Le metteur en scène, Hossein Parsaï, a été pendant cinq ans chef du département des arts du spectacle au ministère de la Culture et de la Guidance islamique et sait très bien ce qu'il est autorisé de faire ou non.
L'idée du spectacle a germé dans son esprit il y a une dizaine d'années alors qu'il sortait d'une représentation d'"Oliver Twist" (d'après Dickens) à Londres, raconte-t-il à l'AFP.
"Je me souviens m'être demandé amèrement pourquoi nous n'avions pas de comédies musicales en Iran. La question m'a déprimé pendant plusieurs jours. Puis je me suis promis qu'un jour j'en monterais une", confie M. Parsaï.

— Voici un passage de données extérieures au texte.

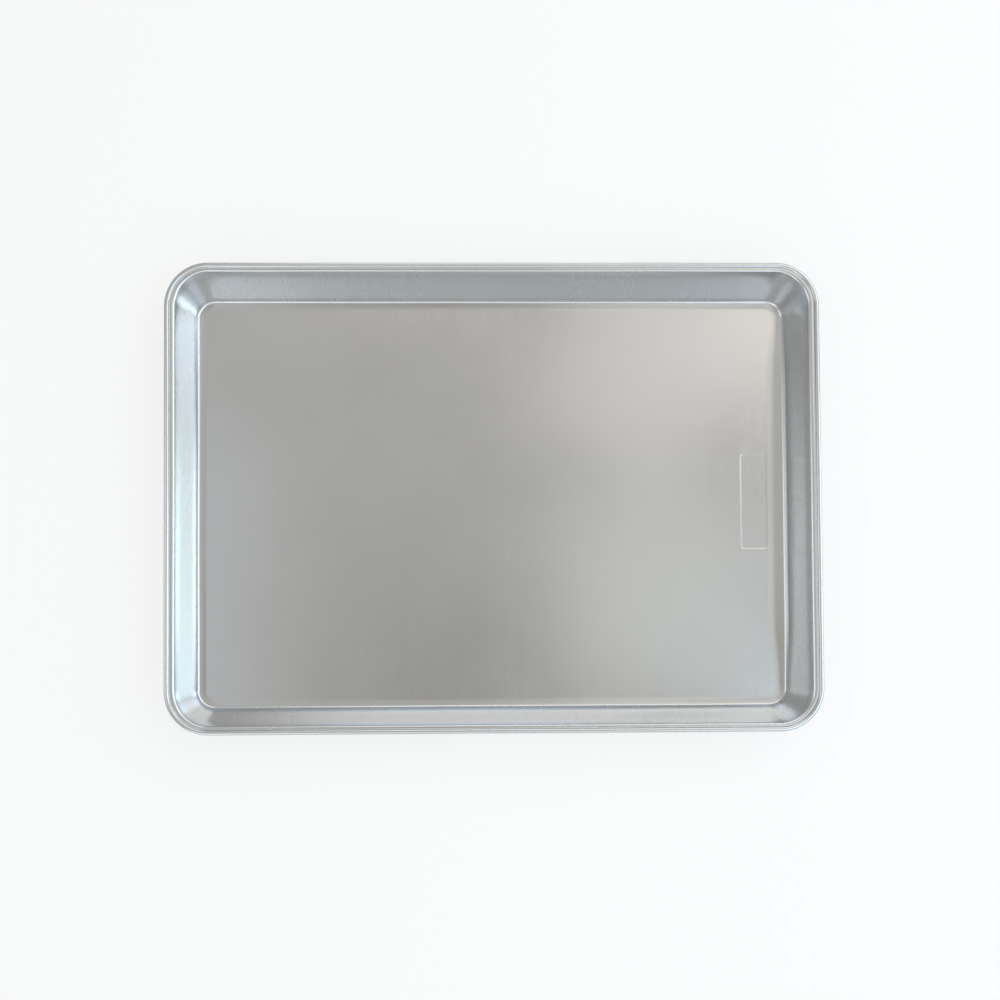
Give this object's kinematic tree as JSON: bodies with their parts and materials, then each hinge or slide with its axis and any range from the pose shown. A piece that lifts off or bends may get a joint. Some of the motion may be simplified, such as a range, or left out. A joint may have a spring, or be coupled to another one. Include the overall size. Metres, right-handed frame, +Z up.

Le rêve prend forme fin 2017 avec sa représentation d'"Oliver Twist" pendant plusieurs semaines à la salle Vahdat, un opéra de plus de 700 places construit sous le Chah.
En comparaison, "Les Misérables" a des airs de superproduction, avec 150 musiciens et choristes et autant d'acteurs. Tous Iraniens.
La salle retenue, le Royal Hall de l'Espinas Palace, luxueux hôtel sur les hauteurs de Téhéran, compte 2.500 places.
Pour le public iranien, M. Parsaï a adapté la version britannique à l'origine du succès international de la comédie musicale créée initialement en 1980 à Paris par le metteur en scène français Robert Hossein.
Depuis la première, le 11 octobre, le succès est au rendez-vous, avec six représentations hebdomadaires. En dépit d'attaques virulentes de plusieurs journaux, la pièce a été prolongée jusqu'à fin janvier.
"Les Misérables vus par les riches", a titré en une le journal réformateur Sazandegi.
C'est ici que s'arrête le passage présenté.